A full and fair presentation of this application of the integral consciousness to the several problems of philosophy has been done by distinguished exponents of Sri Aurobindonian thought, such as Dr S.K.Maitra and Dr Haridas Chaudhuri, in recent years.

 

Thus the future of philosophical studies should be considered to be bright. The inanities of the past twenty years would be things of the past. Aware that there is a new method of approaching the problems of philosophy and life, and indeed a true creative method is inevitable if human intellect itself should cease to despair of its own future, man may boldly go forward towards an international discovery of this new principle in himself. We know that though all men are rational, it is hardly this reason that we draw out in the affairs of the world. Democracy in its true sense should attempt to draw out this inward principle of man in all affairs social, political and spiritual, so that the universality affirmed of reason might be operating at all times and continuously. This, however, is not being done, or else it is seen that this reason is circumscribed and limited to welfare socialisms and politics which more often than not divide nations and people. The creative obligation is forgotten and man tends to wither for lack of incentives to inward peace and spiritual progress.

 

Supramental Yoga would entail the constant attempt to apply the logic of the supermind or the infinite. In all affairs there is need for drawing out this inward  psychic principle, for the very fulfillment of man entails this self-transcendence.

 

Sri Aurobindo has with a penetrating insight surveyed the fields of sociology and political theory for the reformulation of the dharma of the modern age in terms of eternal values. Individual psychology has itself to undergo modifications; and the regressive interpretations of the human in terms of the rabbit and rat and other species or in terms of the abnormal have to be checked and revalued. A large ‘transvaluation of values’ not in terms of Nietzschean ideology but in terms of the supermind has to take place and the theory of ‘beyond good and evil’ has to be reformulated in terms of the Real Good. But all these do not involve the liquidation of the human and his world and values but ‘open’ up the ‘closed’ societal conditions and individual consciousness.

 

In religious consciousness and the methods of attainment of the supramental experience again one has to pass beyond the purely aesthetical conception and limitation of religious experience and arrive at the integral method of total approach. Thus to the psychology of religious experience and the science of yoga Sri Aurobindo has brought the approach of the integral mind.

 

During and original as these contributions have been, it must be clear that the philosophical method of the integral consciousness or supermind is not capable of being appreciated at once. The integral approach releases a new creative movement that ‘breaks’ through the shell of ‘closed’ finite mental intellections as well as abstract intellectual constructs, even as the elan vital of Bergson is said to do. But with a difference; the integral approach seeks to comprehend both being and becoming, eternity and time, status and dynamis, in its sweeping vision.
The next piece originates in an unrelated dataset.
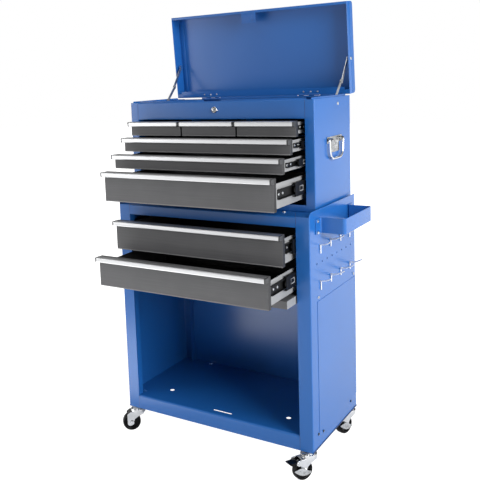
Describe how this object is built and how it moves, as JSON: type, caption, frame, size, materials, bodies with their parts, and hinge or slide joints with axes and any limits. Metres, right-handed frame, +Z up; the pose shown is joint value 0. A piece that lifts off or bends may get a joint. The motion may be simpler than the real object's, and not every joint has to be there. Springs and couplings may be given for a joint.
{
  "type": "tool chest",
  "caption": "rolling tool chest: flip-top chest with till and drawers on a cabinet with deep drawers, an open bay with a stowed pocket door, side push handle, hooks and swivel casters",
  "frame": {"origin": "centre of the bounding box's footprint, on the floor under the casters", "axes": "+Z up, -Y to the front where the drawers open, +X to the side with the push handle"},
  "size_m": [0.6438, 0.5005, 1.1717],
  "materials": {
    "blue_paint": "semi-gloss blue enamel on folded sheet",
    "charcoal_paint": "satin charcoal enamel on folded sheet",
    "chrome": "bright plated steel",
    "dark_metal": "black enamel strip",
    "pull_metal": "satin silver strip with dark end caps",
    "slide_steel": "black coated slide steel",
    "wheel_black": "black moulded tread",
    "zinc_steel": "zinc plated steel"
  },
  "bodies": {
    "cabinet": {"cabinet_left_wall": "blue_paint", "cabinet_right_wall": "blue_paint", "cabinet_back_panel": "blue_paint", "floor_pan": "blue_paint", "cabinet_deck": "blue_paint", "push_handle": "blue_paint", "side_hooks": "chrome", "chest_left_wall": "blue_paint", "chest_right_wall": "blue_paint", "chest_back_panel": "blue_paint", "chest_shelves": "blue_paint", "lock_fascia": "blue_paint", "lock_housing": "chrome", "hinge_leaves": "zinc_steel", "bail_plates": "chrome", "fixed_slides": "slide_steel", "caster_plates": "zinc_steel", "cabinet_fasteners": "zinc_steel"},
    "lid": {"lid_shell": "blue_paint", "lid_hardware": "zinc_steel"},
    "stay_low_left": {"stay_low_left": "zinc_steel"},
    "stay_high_left": {"stay_high_left": "zinc_steel"},
    "bail_left": {"bail_left": "chrome"},
    "stay_low_right": {"stay_low_right": "zinc_steel"},
    "stay_high_right": {"stay_high_right": "zinc_steel"},
    "bail_right": {"bail_right": "chrome"},
    "lock_plug": {"lock_plug": "chrome"},
    "drawer_small_a": {"drawer_small_a_tray": "charcoal_paint", "drawer_small_a_pull": "pull_metal"},
    "drawer_small_b": {"drawer_small_b_tray": "charcoal_paint", "drawer_small_b_pull": "pull_metal"},
    "drawer_small_c": {"drawer_small_c_tray": "charcoal_paint", "drawer_small_c_pull": "pull_metal"},
    "drawer_wide_a": {"drawer_wide_a_tray": "charcoal_paint", "drawer_wide_a_pull": "pull_metal"},
    "slide_middle_wide_a": {"slide_middle_wide_a": "slide_steel"},
    "drawer_wide_b": {"drawer_wide_b_tray": "charcoal_paint", "drawer_wide_b_pull": "pull_metal"},
    "slide_middle_wide_b": {"slide_middle_wide_b": "slide_steel"},
    "drawer_deep_a": {"drawer_deep_a_tray": "charcoal_paint", "drawer_deep_a_pull": "pull_metal"},
    "slide_middle_deep_a": {"slide_middle_deep_a": "slide_steel"},
    "drawer_deep_b": {"drawer_deep_b_tray": "charcoal_paint", "drawer_deep_b_pull": "pull_metal"},
    "slide_middle_deep_b": {"slide_middle_deep_b": "slide_steel"},
    "drawer_deep_c": {"drawer_deep_c_tray": "charcoal_paint", "drawer_deep_c_pull": "pull_metal"},
    "slide_middle_deep_c": {"slide_middle_deep_c": "slide_steel"},
    "caster_front_left": {"caster_fork_front_left": "zinc_steel"},
    "wheel_front_left": {"caster_wheel_front_left": "wheel_black"},
    "caster_front_right": {"caster_fork_front_right": "zinc_steel"},
    "wheel_front_right": {"caster_wheel_front_right": "wheel_black"},
    "brake_pedal_front_right": {"brake_pedal_front_right": "dark_metal"},
    "caster_rear_left": {"caster_fork_rear_left": "zinc_steel"},
    "wheel_rear_left": {"caster_wheel_rear_left": "wheel_black"},
    "caster_rear_right": {"caster_fork_rear_right": "zinc_steel"},
    "wheel_rear_right": {"caster_wheel_rear_right": "wheel_black"},
    "brake_pedal_rear_right": {"brake_pedal_rear_right": "dark_metal"},
    "door_carriage": {"door_rod": "zinc_steel"},
    "bay_door": {"compartment_door": "charcoal_paint"}
  },
  "joints": [
    {"name": "lid_hinge", "type": "hinge", "parent": "cabinet", "child": "lid", "pos_m": [-0.02174, 0.21104, 0.9325], "axis": [1, 0, 0], "range_deg": [0, 85.4]},
    {"name": "stay_low_left_pivot", "type": "hinge", "parent": "cabinet", "child": "stay_low_left", "pos_m": [-0.28114, 0.12304, 0.9108], "axis": [1, 0, 0], "range_deg": [-18.88, 0]},
    {"name": "stay_high_left_pivot", "type": "hinge", "parent": "lid", "child": "stay_high_left", "pos_m": [-0.28114, 0.22056, 1.02401], "axis": [1, 0, 0], "range_deg": [0, 37.18]},
    {"name": "bail_left_swing", "type": "hinge", "parent": "cabinet", "child": "bail_left", "pos_m": [-0.29873, 0.09504, 0.823], "axis": [0, 1, 0], "range_deg": [0, 95]},
    {"name": "stay_low_right_pivot", "type": "hinge", "parent": "cabinet", "child": "stay_low_right", "pos_m": [0.23766, 0.12304, 0.9108], "axis": [1, 0, 0], "range_deg": [-18.88, 0]},
    {"name": "stay_high_right_pivot", "type": "hinge", "parent": "lid", "child": "stay_high_right", "pos_m": [0.23766, 0.22056, 1.02401], "axis": [1, 0, 0], "range_deg": [0, 37.18]},
    {"name": "bail_right_swing", "type": "hinge", "parent": "cabinet", "child": "bail_right", "pos_m": [0.25527, 0.09504, 0.823], "axis": [0, -1, 0], "range_deg": [0, 95]},
    {"name": "lock_turn", "type": "hinge", "parent": "cabinet", "child": "lock_plug", "pos_m": [-0.02404, -0.02896, 0.9064], "axis": [0, -1, 0], "range_deg": [0, 90]},
    {"name": "drawer_small_a_slide", "type": "slide", "parent": "cabinet", "child": "drawer_small_a", "axis": [0, -1, 0], "range_m": [-0.0403, 0.1047]},
    {"name": "drawer_small_b_slide", "type": "slide", "parent": "cabinet", "child": "drawer_small_b", "axis": [0, -1, 0], "range_m": [-0.0403, 0.1047]},
    {"name": "drawer_small_c_slide", "type": "slide", "parent": "cabinet", "child": "drawer_small_c", "axis": [0, -1, 0], "range_m": [-0.0403, 0.1047]},
    {"name": "drawer_wide_a_slide", "type": "slide", "parent": "cabinet", "child": "drawer_wide_a", "axis": [0, -1, 0], "range_m": [-0.0737, 0.1163]},
    {"name": "slide_middle_wide_a_travel", "type": "slide", "parent": "cabinet", "child": "slide_middle_wide_a", "axis": [0, -1, 0], "range_m": [-0.03695, 0.05825]},
    {"name": "drawer_wide_b_slide", "type": "slide", "parent": "cabinet", "child": "drawer_wide_b", "axis": [0, -1, 0], "range_m": [-0.1189, 0.0711]},
    {"name": "slide_middle_wide_b_travel", "type": "slide", "parent": "cabinet", "child": "slide_middle_wide_b", "axis": [0, -1, 0], "range_m": [-0.05955, 0.03565]},
    {"name": "drawer_deep_a_slide", "type": "slide", "parent": "cabinet", "child": "drawer_deep_a", "axis": [0, -1, 0], "range_m": [-0.1659, 0.0241]},
    {"name": "slide_middle_deep_a_travel", "type": "slide", "parent": "cabinet", "child": "slide_middle_deep_a", "axis": [0, -1, 0], "range_m": [-0.08305, 0.01215]},
    {"name": "drawer_deep_b_slide", "type": "slide", "parent": "cabinet", "child": "drawer_deep_b", "axis": [0, -1, 0], "range_m": [-0.0661, 0.1839]},
    {"name": "slide_middle_deep_b_travel", "type": "slide", "parent": "cabinet", "child": "slide_middle_deep_b", "axis": [0, -1, 0], "range_m": [-0.03315, 0.09205]},
    {"name": "drawer_deep_c_slide", "type": "slide", "parent": "cabinet", "child": "drawer_deep_c", "axis": [0, -1, 0], "range_m": [-0.1433, 0.1067]},
    {"name": "slide_middle_deep_c_travel", "type": "slide", "parent": "cabinet", "child": "slide_middle_deep_c", "axis": [0, -1, 0], "range_m": [-0.07175, 0.05345]},
    {"name": "caster_front_left_swivel", "type": "hinge", "parent": "cabinet", "child": "caster_front_left", "pos_m": [-0.28274, -0.07696, 0.06], "axis": [0, 0, 1], "continuous": true},
    {"name": "wheel_front_left_roll", "type": "hinge", "parent": "caster_front_left", "child": "wheel_front_left", "pos_m": [-0.2976, -0.09034, 0.0254], "axis": [0.6691, -0.7431, 0], "continuous": true},
    {"name": "caster_front_right_swivel", "type": "hinge", "parent": "cabinet", "child": "caster_front_right", "pos_m": [0.23927, -0.07696, 0.06], "axis": [0, 0, 1], "continuous": true},
    {"name": "wheel_front_right_roll", "type": "hinge", "parent": "caster_front_right", "child": "wheel_front_right", "pos_m": [0.22926, -0.09428, 0.0254], "axis": [0.866, -0.5, 0], "continuous": true},
    {"name": "brake_pedal_front_right_press", "type": "hinge", "parent": "caster_front_right", "child": "brake_pedal_front_right", "pos_m": [0.21926, -0.1116, 0.049], "axis": [0.866, -0.5, 0], "range_deg": [0, 18]},
    {"name": "caster_rear_left_swivel", "type": "hinge", "parent": "cabinet", "child": "caster_rear_left", "pos_m": [-0.28274, 0.19704, 0.06], "axis": [0, 0, 1], "continuous": true},
    {"name": "wheel_rear_left_roll", "type": "hinge", "parent": "caster_rear_left", "child": "wheel_rear_left", "pos_m": [-0.29421, 0.18066, 0.0254], "axis": [0.8192, -0.5736, 0], "continuous": true},
    {"name": "caster_rear_right_swivel", "type": "hinge", "parent": "cabinet", "child": "caster_rear_right", "pos_m": [0.23927, 0.19704, 0.06], "axis": [0, 0, 1], "continuous": true},
    {"name": "wheel_rear_right_roll", "type": "hinge", "parent": "caster_rear_right", "child": "wheel_rear_right", "pos_m": [0.23308, 0.17802, 0.0254], "axis": [0.9511, -0.309, 0], "continuous": true},
    {"name": "brake_pedal_rear_right_press", "type": "hinge", "parent": "caster_rear_right", "child": "brake_pedal_rear_right", "pos_m": [0.2269, 0.159, 0.049], "axis": [0.9511, -0.309, 0], "range_deg": [0, 18]},
    {"name": "door_carriage_slide", "type": "slide", "parent": "cabinet", "child": "door_carriage", "axis": [0, -1, 0], "range_m": [0, 0.28]},
    {"name": "bay_door_swing", "type": "hinge", "parent": "door_carriage", "child": "bay_door", "pos_m": [-0.02174, 0.20004, 0.451], "axis": [1, 0, 0], "range_deg": [0, 90]}
  ],
  "couplings": [
    {"joint": "stay_low_left_pivot", "follows": "lid_hinge", "ratio": -0.21993},
    {"joint": "stay_high_left_pivot", "follows": "lid_hinge", "ratio": 0.43417},
    {"joint": "stay_low_right_pivot", "follows": "lid_hinge", "ratio": -0.21993},
    {"joint": "stay_high_right_pivot", "follows": "lid_hinge", "ratio": 0.43417},
    {"joint": "slide_middle_wide_a_travel", "follows": "drawer_wide_a_slide", "ratio": 0.5},
    {"joint": "slide_middle_wide_b_travel", "follows": "drawer_wide_b_slide", "ratio": 0.5},
    {"joint": "slide_middle_deep_a_travel", "follows": "drawer_deep_a_slide", "ratio": 0.5},
    {"joint": "slide_middle_deep_b_travel", "follows": "drawer_deep_b_slide", "ratio": 0.5},
    {"joint": "slide_middle_deep_c_travel", "follows": "drawer_deep_c_slide", "ratio": 0.5}
  ]
}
The infinite opens up its unlimited horizons to the supermind and man realizes his real being and existence in terms of it.

 

Thus it can be seen that Sri Aurobindo reveals a new and dynamic possibility for the philosophical enterprise in the years to come, different from any past renaissance or mystical resurgence or intellectual revival, based upon sceptical modes of thought and contradictions between theory and practice.

 

From an unbiased and open-minded study of Sri Aurobindonian literature, it would be plain that Sri Aurobindo has opened a new chapter in philosophic thinking – a chapter of all – embracing integration of the fundamental categories of existence and values of life. In the years to come he would more and more be recognized as the most dynamic thinker of twentieth century.